The torch was applied to the public buildings and railroad depots, flinging at night a lurid light over the dismantled ruined fortifications, and upon the surrounding hills. The scene was grand and awful, memorable to all who witnessed this burning of the “Gate City.” No private residences were designedly given to the flames. “The evidence of the rebels themselves has since appeared to show, that though Atlanta had been besieged, captured, and depopulated, there was no heartless or unavoidable destruction of private property, such as the enemy have delighted to charge upon General Sherman. Thus abandoned, it was left in the rear of our army, whose face was now seaward, and the hand of time, with a higher degree of civilization, can only efface the marks inflicted by a warlike occupation. Before the war Atlanta was one of the most thriving inland cities of the South, and contained 12,000 inhabitants.

“The rebels at Richmond received their first news of Sherman’s departure from Atlanta, from the North, but refused to place confidence in it. ‘It is a big Yankee lie,’ said the Richmond Examiner, ‘and if Sherman really has burnt Atlanta, it is to cover a retreat northward, to look after Hood.’ ‘But if Sherman is really attempting this prodigious design,’ it continued, ‘his march will only lead him to the “Paradise of Fools.” ’ The more Southern papers, those of Augusta, Savannah, etc., were alike incredulous with those of Richmond, upon the receipt of the first news of Sherman’s movement. ‘It is rumored that Atlanta is evacuated,’ said the Augusta Chronicle, of November 15, ‘and we trust the rumor will prove correct.’ The same paper of November 18, implores the citizens of Augusta to ‘look at the situation without nervousness or fear—pray to God, but keep your powder dry—meet the storm like men—it’s always darkest just before day.’

“It is only necessary to follow Sherman’s course, to note the precision with which he moved, the width of country which he covered, and the directness of his march upon his objective point, to realize the impotency of all the shrieks, invocations, and proclamations that only spoiled so much valuable paper in the Confederacy.”

While the heavens hung like curtains of glowing crimson above and around the circular theatre of ruin, whose cinders shot through the hot atmosphere continually, the fine band of the Thirty-third Massachusetts were playing, “John Brown’s soul goes marching on!” The effect was awfully grand; the strange stirring anthem rising over the advance of that mighty host whose way was flashing with the torchlights of burning buildings.

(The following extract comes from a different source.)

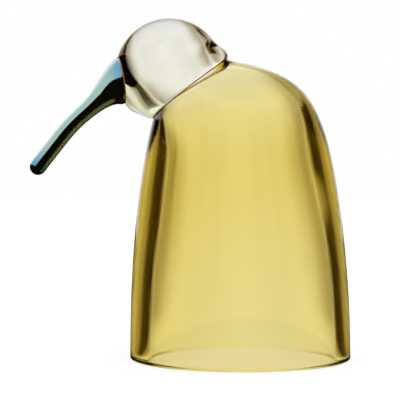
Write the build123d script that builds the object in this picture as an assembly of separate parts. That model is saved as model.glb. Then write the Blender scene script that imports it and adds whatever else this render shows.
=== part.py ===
from build123d import *
from math import cos, exp, pi, radians, sin, sqrt
import os

# A hollow blown-glass bird that stands on its open rim: an amber bell for a body, a clear
# ball for a head, and a dark curved bill.  Threads of red-brown glass mark the two joins.
# Millimetres and degrees.  +Z is up, the bill points towards -X, and the origin is at the
# centre of the ground rim, on the surface that the bird stands on.

# ---- Body -------------------------------------------------------------------------------
BASE_DIAMETER = 129.2       # outside of the ground rim
BODY_HEIGHT = 175.0         # rim to the body's highest point, just behind the neck
RIM_ROUNDING = 1.2          # both edges of the ground rim are softened by this radius
# Outline between rim and neck: (share of the base radius, share of the body height)
BREAST_OUTLINE = [(0.961, 0.40), (0.900, 0.60)]
BACK_OUTLINE = [(0.941, 0.40), (0.866, 0.60), (0.717, 0.805), (0.548, 0.902),
                (0.300, 0.959), (0.07, 0.985)]
BREAST_END = (0.24, 0, 0.97)     # direction of the breast where it meets the neck
BACK_END = (-0.95, 0, 0.30)      # direction of the back where it meets the neck
# Thickness of the glass: (share of the outline's length from the rim, wall)
BREAST_WALL = [(0, 10.6), (0.2, 11.0), (0.4, 11.8), (0.6, 13.2), (0.75, 13.4), (0.88, 12.0)]
BACK_WALL = [(0, 8.6), (0.2, 9.3), (0.4, 11.0), (0.6, 12.0), (0.75, 8.0), (0.88, 5.5)]
SECTIONS = 16               # circular sections between the rim and the neck
SECTION_CROWDING = 1.5      # 1 spaces them evenly, more brings them closer towards the neck
TIP_POWER = 3               # how late, going up, those sections start to tip over

# ---- Neck -------------------------------------------------------------------------------
NECK_DIAMETER = 55.8        # outside, where head and body join
NECK_BORE = 40.4            # the way through from the body into the head
NECK_TILT = 38.0            # the join leans back from level, so the head looks forward
NECK_FORWARD = 29.2         # centre of the join, ahead of the body's axis
NECK_THREAD = 0.6           # thickness of the red-brown ring between head and body

# ---- Head -------------------------------------------------------------------------------
HEAD_DIAMETER = 63.8
HEAD_RISE = 14.5            # centre of the ball above the join
HEAD_LEAN = 3.7             # centre of the ball towards the breast, off the neck's axis
HEAD_CAVITY = 45.6          # diameter of the hollow inside the ball
CROWN_WALL = 1.8            # glass between that hollow and the crown
CAVITY_LEAN = 0.6           # centre of the hollow towards the breast, off the neck's axis

# ---- Bill -------------------------------------------------------------------------------
BILL_TURN = 10.0            # the bill points this far off the body's mid-plane, towards -Y
FOOT_DIAMETER = 27.2        # flared foot, where it lies on the ball
FOOT_DIP = 9.0              # the foot faces this far below level
SHAFT_DIAMETER = 9.6        # bill beyond its flare, and its round tip
FLARE_LENGTH = 12.4         # how quickly the foot narrows and turns down into the shaft
FOOT_FILM = 0.5             # thickness of the red-brown film under the foot
# Middle of the bill beyond the foot: (reach outwards, drop) from the centre of the ball
BILL_LINE = [(44.1, 18.6), (58.5, 31.9), (67.8, 43.3), (77.0, 55.2)]
LINE_DIP = 38.0             # the middle leaves the foot at this angle below level
TIP_DIP = 54.0              # and ends at this one

SIDEWAYS = Vector(0, 1, 0)
DOME = (Align.CENTER, Align.CENTER, Align.MIN)


def circle_on(start, end):
    """A circular section with the line from start to end as its diameter."""
    plane = Plane(origin=(start + end) / 2, x_dir=end - start, z_dir=(end - start).cross(SIDEWAYS))
    return plane * Circle((end - start).length / 2)


# ---- Shared places ----------------------------------------------------------------------
base_radius = BASE_DIAMETER / 2
neck_radius = NECK_DIAMETER / 2
neck_bore_radius = NECK_BORE / 2
tilt = radians(NECK_TILT)
neck_along = Vector(cos(tilt), 0, sin(tilt))
neck_normal = Vector(-sin(tilt), 0, cos(tilt))
neck_centre = Vector(-NECK_FORWARD, 0, BODY_HEIGHT - neck_radius * sin(tilt))
neck_plane = Plane(origin=neck_centre, x_dir=neck_along, z_dir=neck_normal)


# ---- Body bell --------------------------------------------------------------------------
def outer_outline(side, points, neck_end, end_direction):
    """The body's outline in its mid-plane, from the rim up; side is -1 breast, 1 back."""
    inner_points = [(side * x * base_radius, 0, z * BODY_HEIGHT) for x, z in points]
    return Spline((side * base_radius, 0, 0), *inner_points, neck_end,
                  tangents=[(0, 0, 1), end_direction])


def inner_outline(side, outline, walls, bore_end):
    """The same outline moved into the glass by the wall, ending at the neck's bore."""
    points = []
    for share, wall in walls:
        inwards = (outline % share).cross(SIDEWAYS) * side
        points.append(outline @ share + inwards * wall)
    return Spline(*points, bore_end)


def bell(breast, back):
    """A solid bell whose sections are circles, level at the skirt and tipped over at the neck."""
    level_share = breast.length / back.length
    sections = []
    for step in range(SECTIONS + 1):
        share = 1 - (1 - step / SECTIONS) ** SECTION_CROWDING
        back_share = share * (level_share + (1 - level_share) * share ** TIP_POWER)
        sections.append(circle_on(breast @ share, back @ back_share))
    return loft(sections)


breast = outer_outline(-1, BREAST_OUTLINE, neck_centre - neck_along * neck_radius, BREAST_END)
back = outer_outline(1, BACK_OUTLINE, neck_centre + neck_along * neck_radius, BACK_END)
inner_breast = inner_outline(-1, breast, BREAST_WALL, neck_centre - neck_along * neck_bore_radius)
inner_back = inner_outline(1, back, BACK_WALL, neck_centre + neck_along * neck_bore_radius)
body_bell = bell(breast, back) - bell(inner_breast, inner_back)
rim_edges = body_bell.edges().group_by(Axis.Z)[0]
body_bell = fillet(rim_edges, RIM_ROUNDING)

# ---- Neck seam --------------------------------------------------------------------------
neck_seam = neck_plane * extrude(Circle(neck_radius) - Circle(neck_bore_radius), NECK_THREAD)

# ---- Head ball --------------------------------------------------------------------------
head_plane = neck_plane.offset(NECK_THREAD)
head_radius = HEAD_DIAMETER / 2
head_centre = head_plane.from_local_coords(Vector(-HEAD_LEAN, 0, HEAD_RISE))


def round_swell(share):
    """How the outside widens from the join to the ball's middle: a quarter of an ellipse."""
    return sqrt(1 - (1 - share) ** 2)


def easy_swell(share):
    """How the hollow widens: slowly out of the bore, then slowly into the ball."""
    return (1 - cos(pi * share)) / 2


def ball(mouth_radius, radius, rise, lean, swell):
    """A solid ball, centred rise above the join, that is drawn down onto a round mouth there."""
    sections = []
    for share in (0, 0.12, 0.3, 0.5, 0.75, 1):
        width = mouth_radius + (radius - mouth_radius) * swell(share)
        shift = lean * easy_swell(share)
        sections.append(head_plane * Pos(-shift, 0, rise * share) * Circle(width))
    dome = head_plane * Pos(-lean, 0, rise) * Sphere(radius, arc_size1=0, align=DOME)
    return loft(sections) + dome


cavity_radius = HEAD_CAVITY / 2
cavity_rise = HEAD_RISE + head_radius - CROWN_WALL - cavity_radius
cavity = ball(neck_bore_radius, cavity_radius, cavity_rise, CAVITY_LEAN, easy_swell)
head_solid = ball(neck_radius, head_radius, HEAD_RISE, HEAD_LEAN, round_swell)
head_ball = head_solid - cavity

# ---- Bill and its film ------------------------------------------------------------------
foot_radius = FOOT_DIAMETER / 2
shaft_radius = SHAFT_DIAMETER / 2
foot_reach = sqrt(head_radius ** 2 - foot_radius ** 2)
root_depth = head_radius / 6      # the foot starts this far inside the ball, then is cut to it
outwards = Vector(-cos(radians(BILL_TURN)), -sin(radians(BILL_TURN)), 0)


def dipping(angle):
    """The direction out along the bill, this far below level."""
    return outwards * cos(radians(angle)) - Vector(0, 0, sin(radians(angle)))


def bill_plane(centre, dip):
    """A plane across the bill, facing out along it."""
    return Plane(origin=centre, x_dir=dipping(dip - 90), z_dir=dipping(dip))


foot_centre = head_centre + dipping(FOOT_DIP) * foot_reach
line_points = [head_centre + outwards * reach - Vector(0, 0, drop) for reach, drop in BILL_LINE]
bill_line = Spline(foot_centre, *line_points, tangents=[dipping(LINE_DIP), dipping(TIP_DIP)])
root_plane = bill_plane(foot_centre - dipping(FOOT_DIP) * root_depth, FOOT_DIP)
bill_sections = [root_plane * Circle(foot_radius)]
for share in (0, 0.06, 0.12, 0.19, 0.27, 0.38, 0.52, 0.68, 0.84, 1):
    flare = exp(-(share * bill_line.length / FLARE_LENGTH) ** 1.5)
    dip = TIP_DIP + (FOOT_DIP - TIP_DIP) * flare
    radius = shaft_radius + (foot_radius - shaft_radius) * flare
    section_plane = bill_plane(bill_line @ share, dip)
    bill_sections.append(section_plane * Circle(radius))
bill_solid = loft(bill_sections) + section_plane * Sphere(radius, arc_size1=0, align=DOME)

filmed_head = ball(neck_radius + FOOT_FILM, head_radius + FOOT_FILM, HEAD_RISE, HEAD_LEAN,
                   round_swell)
bill = bill_solid - filmed_head
bill_seam = (bill_solid & filmed_head) - head_solid

# ---- One STEP file for each piece ---------------------------------------------------------
PIECES = {
    "body_bell": body_bell,
    "neck_seam": neck_seam,
    "head_ball": head_ball,
    "bill_seam": bill_seam,
    "bill": bill,
}

os.makedirs("parts", exist_ok=True)
for name, piece in PIECES.items():
    export_step(piece, f"parts/{name}.step")
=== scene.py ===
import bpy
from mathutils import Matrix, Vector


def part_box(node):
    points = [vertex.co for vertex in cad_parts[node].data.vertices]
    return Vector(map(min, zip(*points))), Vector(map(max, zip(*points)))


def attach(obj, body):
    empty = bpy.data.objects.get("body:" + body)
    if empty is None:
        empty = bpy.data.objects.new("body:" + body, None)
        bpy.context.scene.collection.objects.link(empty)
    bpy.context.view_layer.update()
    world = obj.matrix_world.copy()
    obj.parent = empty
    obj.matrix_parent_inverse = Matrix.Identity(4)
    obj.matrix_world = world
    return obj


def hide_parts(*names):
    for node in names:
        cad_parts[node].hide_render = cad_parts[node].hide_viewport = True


bl_info = {
    "name": "Blown Glass Bird",
    "version": (1, 0, 0),
    "blender": (4, 5, 0),
    "location": "3D View > Sidebar > Glass Bird",
    "description": "Blows a hollow amber bird around its fixed frame, and sets a studio for it",
    "category": "Add Mesh",
}

import bpy
import numpy as np
from bpy.props import FloatProperty, FloatVectorProperty, IntProperty
from mathutils import Vector

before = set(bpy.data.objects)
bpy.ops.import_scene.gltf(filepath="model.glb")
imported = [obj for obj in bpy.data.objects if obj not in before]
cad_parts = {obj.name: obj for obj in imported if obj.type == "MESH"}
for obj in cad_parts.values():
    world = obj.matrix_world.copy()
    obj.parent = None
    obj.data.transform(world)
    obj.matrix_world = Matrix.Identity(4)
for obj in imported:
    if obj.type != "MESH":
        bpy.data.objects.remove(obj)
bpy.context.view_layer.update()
body_low, body_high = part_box("body_bell")
head_low, head_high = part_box("head_ball")
seam_low, seam_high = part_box("neck_seam")

MM = 0.001
UP = np.array([0.0, 0.0, 1.0])
SIDEWAYS = np.array([0.0, 1.0, 0.0])

# Outlines of the body between rim and neck: (share of the base radius, share of the height)
BREAST_OUTLINE = [(0.961, 0.40), (0.900, 0.60)]
BACK_OUTLINE = [(0.941, 0.40), (0.866, 0.60), (0.717, 0.805), (0.548, 0.902),
                (0.300, 0.959), (0.07, 0.985)]
BREAST_END = (0.24, 0, 0.97)
BACK_END = (-0.95, 0, 0.30)
# Thickness of the glass: (share of the outline's length from the rim, millimetres)
BREAST_WALL = [(0, 10.6), (0.2, 11.0), (0.4, 11.8), (0.6, 13.2), (0.75, 13.4), (0.88, 12.0)]
BACK_WALL = [(0, 8.6), (0.2, 9.3), (0.4, 11.0), (0.6, 12.0), (0.75, 8.0), (0.88, 5.5)]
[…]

Let us suppose we were upon an eminence near Atlanta, with power of vision to look away over the “heart of Georgia,” the goal of General Sherman’s moving columns. Running through it are two railroads, the only lines traversing the State of Georgia, and forming the chief link of railway connection between Virginia and the States of Alabama and Mississippi, now the southwestern limit of the so-called Confederacy. One of these railroads is the Georgia Central, running from Savannah to Macon, 190 miles, thence to Atlanta, by the Macon and Western Railroad, 101 miles, making the total distance from Savannah to Atlanta by railroad, 291 miles. The other is the Georgia Railroad, running from Augusta to Atlanta, at from 40 to 60 miles north of the Georgia Central Railroad, and making the distance to Atlanta, from Augusta, 171 miles. At Millen, on the Georgia Central road, 79 miles north of Savannah, is the junction of a branch road, called the Waynesboro’ Railroad, which connects with Augusta, 53 miles distant, and makes the distance by rail from Savannah to Augusta 132 miles. Along these lines of travel the country is thickly settled, and richly productive. Cotton, wheat, and corn fields, with forests and streams, mansions and slave huts, make a southern landscape inviting to a great army, whose thousands of men must have food to eat, and plenty of it. To cover the railroads and destroy them as the troops advanced, making Milledgeville, the capital, a point of rendezvous, was the first object of the commander. General Kilpatrick’s splendid cavalry protected flank and front—“the eyes of the army.” On, on, the extended wings move; while a cavalry force sweeps off toward Macon, where General Cobb commands the rebel militia, to make him believe an attack upon him is designed. The “fire-eater” is awake to his perilous position, and ready to defend “Southern rights;” when, lo! the horsemen suddenly disappear. Their enterprise seems a serious joke, provoking a laugh; for it was to keep at Macon the only force that could dispute the way, excepting some cavalry brigades at Macon, till left fairly in the rear. This being done, General Sherman cared little where the Confederate hero went. The enemy was amazed and bewildered—the bold invader’s plans baffled his attempts to decipher them. An extract from a Richmond paper will be both a curious and interesting illustration.

The Sentinel with assurance declared: “It is not Sherman’s object to make his way to the Atlantic to assist Meade, leaving Thomas heir to his far higher honors and responsibilities in the West. If he shall succeed in penetrating the circle that now surrounds him, and escaping to Port Royal, his first anxiety, like Kilpatrick’s, will be for ships to take him away. Steam to Annapolis, and steam to Nashville, if Nashville be not already fallen, will be all too slow to quiet his impatience and to mollify his chagrin. While his own course through Georgia will have been that of an arrow through the air, or a ship over the sea, leaving no track behind; while his exploits and his honors will have been those of the baffled fox hounded from the barn-yard, or the disappointed wolf, chased and pelted by the shepherds; he will return to Tennessee to find Hood, we trust, in possession of the State. He will return to find that his campaign into Georgia, so boastfully entered upon, has but lost the territories won by his predecessors.”